Starting with the line that contains "Give this object's", copy every line through the end of the data below, exactly and with nothing added.

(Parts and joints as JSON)
□ □ □ □ □ □ □

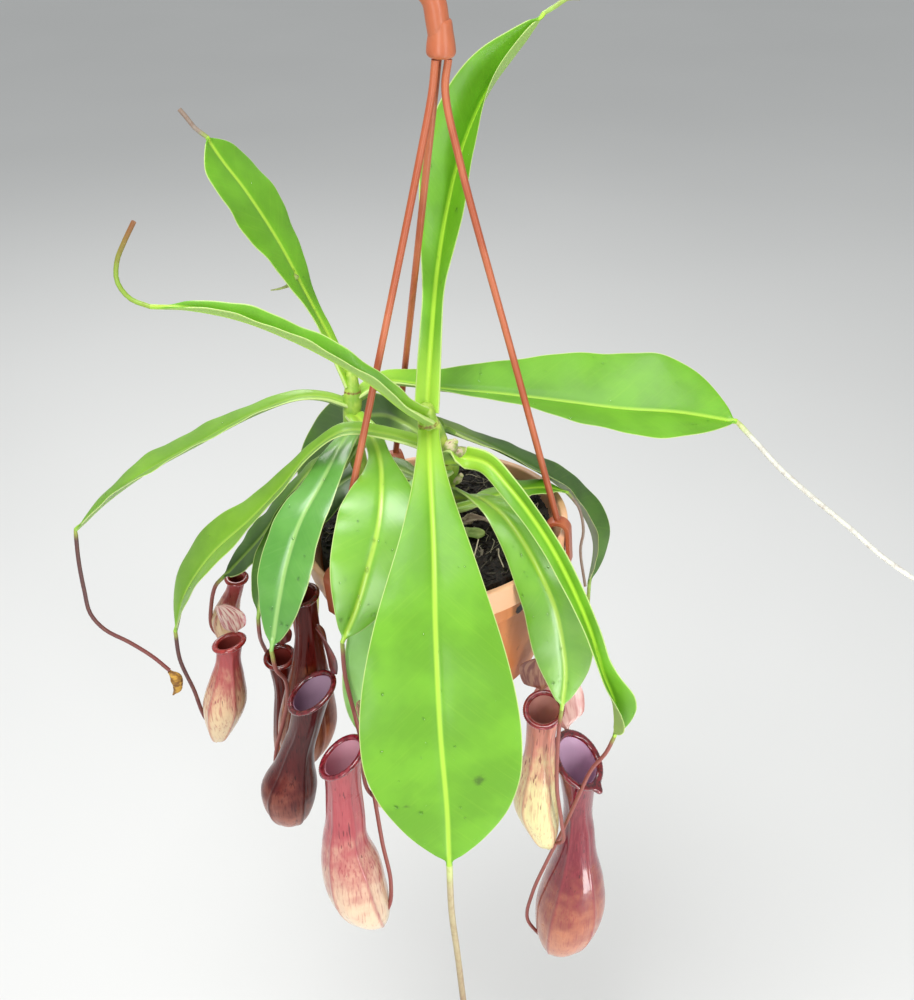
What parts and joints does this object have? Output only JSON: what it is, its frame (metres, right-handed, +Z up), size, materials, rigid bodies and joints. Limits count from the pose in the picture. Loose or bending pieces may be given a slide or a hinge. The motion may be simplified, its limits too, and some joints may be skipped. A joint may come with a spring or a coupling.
{
  "type": "hanging pitcher plant",
  "caption": "Potted plant with long glossy leaves whose tendrils carry lidded pitchers, in a terracotta-coloured plastic pot on a hooked hanger.",
  "frame": {"origin": "the point inside the hook where it rests on its bar", "axes": "+Z up, -Y towards the viewer of the picture, +X to the viewer's right"},
  "size_m": [0.438, 0.2267, 0.5974],
  "materials": {
    "pot": "satin moulded plastic",
    "hanger": "satin moulded plastic",
    "soil": "loose dark fibrous potting mix",
    "stem": "waxy living stem",
    "leaf": "glossy living leaf",
    "root": "dull living tissue",
    "dry_tissue": "dry papery leaf",
    "pitcher_red": "glossy living tissue",
    "pitcher_cream": "glossy living tissue"
  },
  "bodies": {
    "root": {"cut_leaf_stub": "stem", "dried_bud": "dry_tissue", "hook": "hanger", "leaf_back_left": "leaf", "leaf_back_right": "leaf", "leaf_centre_left": "leaf", "leaf_centre_under": "leaf", "leaf_folded_left": "leaf", "leaf_front": "leaf", "leaf_left": "leaf", "leaf_left_front": "leaf", "leaf_low_behind_left": "leaf", "leaf_low_left": "leaf", "leaf_low_under_left": "leaf", "leaf_lower_left": "leaf", "leaf_right": "leaf", "leaf_right_inner": "leaf", "leaf_right_outer": "leaf", "leaf_small_right": "leaf", "leaf_up": "leaf", "leaf_upper_left": "leaf", "main_stem": "stem", "pale_root": "root", "pitcher_behind_front": "pitcher_cream", "pitcher_centre_left": "pitcher_red", "pitcher_left": "pitcher_cream", "pitcher_left_front": "pitcher_red", "pitcher_left_rear": "pitcher_red", "pitcher_left_smallest": "pitcher_cream", "pitcher_left_thin": "pitcher_red", "pitcher_right": "pitcher_red", "pitcher_right_front": "pitcher_cream", "pot": "pot", "side_shoot": "stem", "soil": "soil", "strand_1": "hanger", "strand_2": "hanger", "strand_3": "hanger", "withered_leaf": "dry_tissue"}
  },
  "joints": []
}
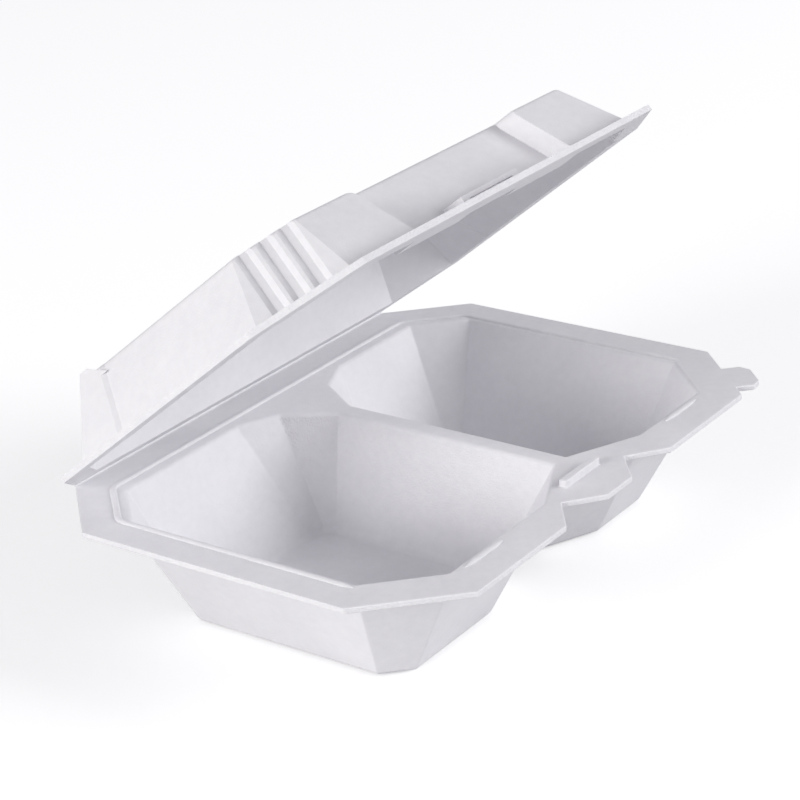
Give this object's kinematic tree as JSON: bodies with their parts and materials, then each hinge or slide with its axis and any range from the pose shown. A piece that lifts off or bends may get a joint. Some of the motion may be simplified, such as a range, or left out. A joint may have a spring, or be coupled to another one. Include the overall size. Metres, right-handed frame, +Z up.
{
  "type": "foam clamshell container",
  "caption": "Hinged foam food container: deep tray with side-by-side compartments under a domed lid, shown part open, with a tongue and slot closure.",
  "frame": {"origin": "under the middle of the tray, on the plane that it stands on", "axes": "+X along the hinge, +Y from the front towards the hinge, +Z up"},
  "size_m": [0.236, 0.1644, 0.1541],
  "materials": {
    "foam": "satin skin of thermoformed polystyrene foam"
  },
  "bodies": {
    "tray": {"base_tray": "foam"},
    "cover": {"lid": "foam"}
  },
  "joints": [
    {"name": "lid_hinge", "type": "hinge", "parent": "tray", "child": "cover", "pos_m": [0, 0.0815, 0.04615], "axis": [-1, 0, 0], "range_deg": [-39, 141]}
  ]
}
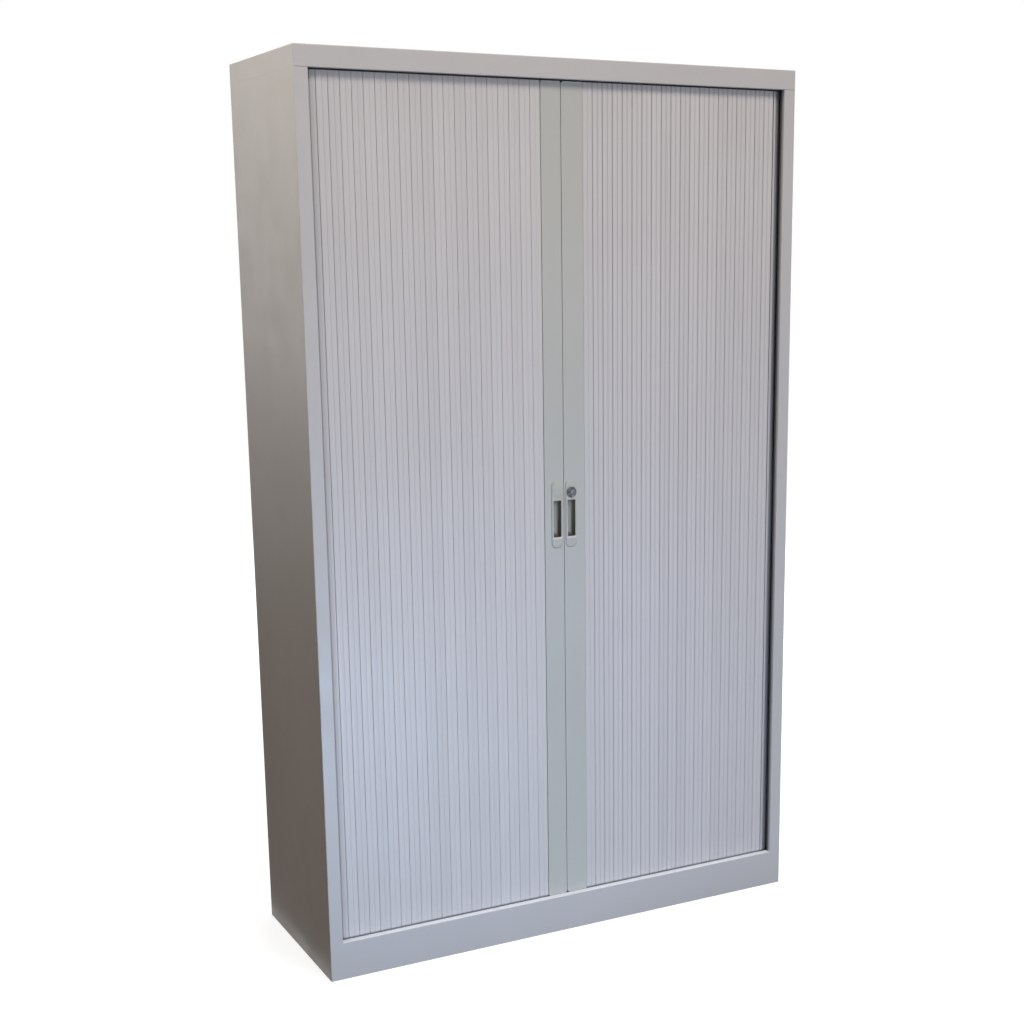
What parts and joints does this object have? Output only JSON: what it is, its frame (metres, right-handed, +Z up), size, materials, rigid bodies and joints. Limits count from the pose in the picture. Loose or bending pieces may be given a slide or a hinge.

□ □ □ □ □ □ □

§ Expected answer
Give this object's kinematic tree as JSON: bodies with their parts and materials, then each hinge or slide with its axis and any range from the pose shown. A piece that lifts off or bends may get a joint. Some of the motion may be simplified, such as a range, or left out. A joint may have a spring, or be coupled to another one. Include the overall size. Metres, right-handed frame, +Z up.
{
  "type": "foam clamshell container",
  "caption": "Hinged foam food container: deep tray with side-by-side compartments under a domed lid, shown part open, with a tongue and slot closure.",
  "frame": {"origin": "under the middle of the tray, on the plane that it stands on", "axes": "+X along the hinge, +Y from the front towards the hinge, +Z up"},
  "size_m": [0.236, 0.1644, 0.1541],
  "materials": {
    "foam": "satin skin of thermoformed polystyrene foam"
  },
  "bodies": {
    "tray": {"base_tray": "foam"},
    "cover": {"lid": "foam"}
  },
  "joints": [
    {"name": "lid_hinge", "type": "hinge", "parent": "tray", "child": "cover", "pos_m": [0, 0.0815, 0.04615], "axis": [-1, 0, 0], "range_deg": [-39, 141]}
  ]
}
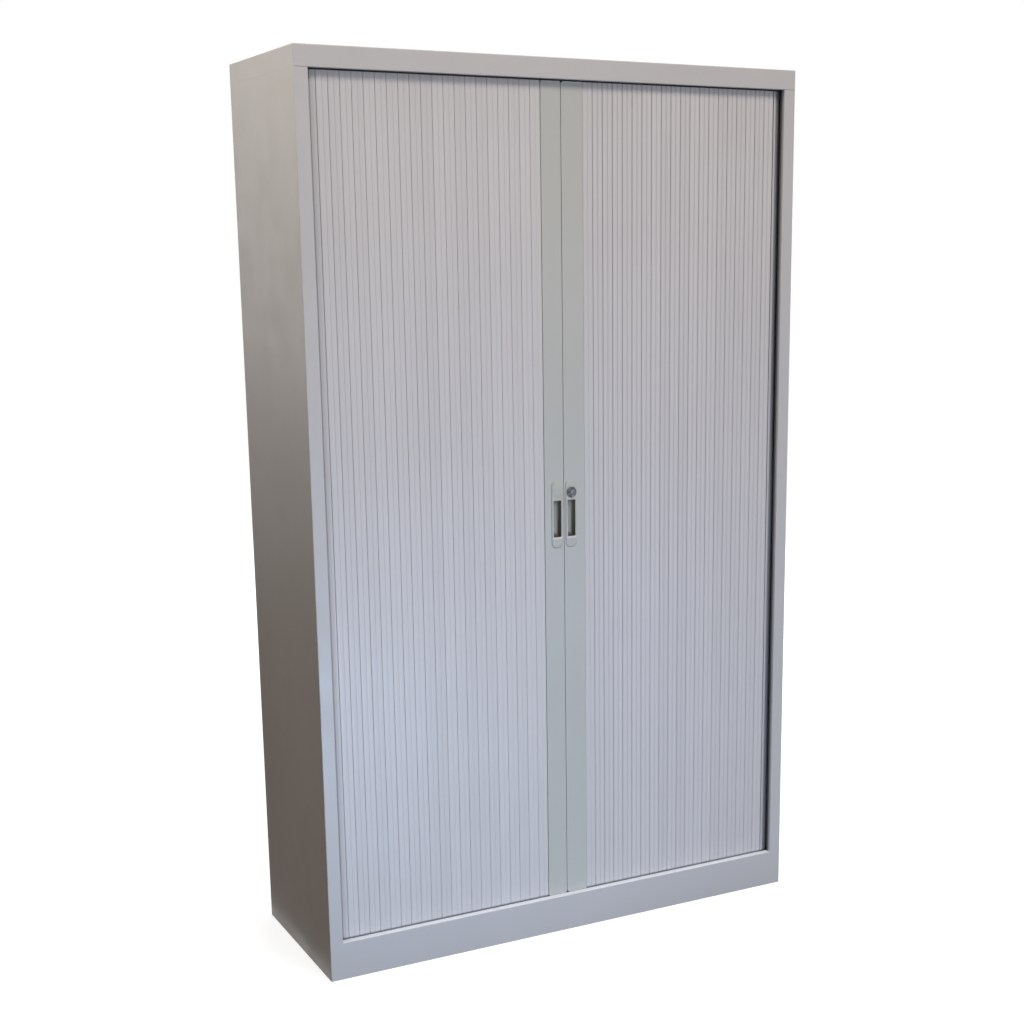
What parts and joints does this object have? Output only JSON: what it is, its frame (metres, right-handed, +Z up), size, materials, rigid bodies and joints. Limits count from the pose in the picture. Loose or bending pieces may be given a slide or a hinge.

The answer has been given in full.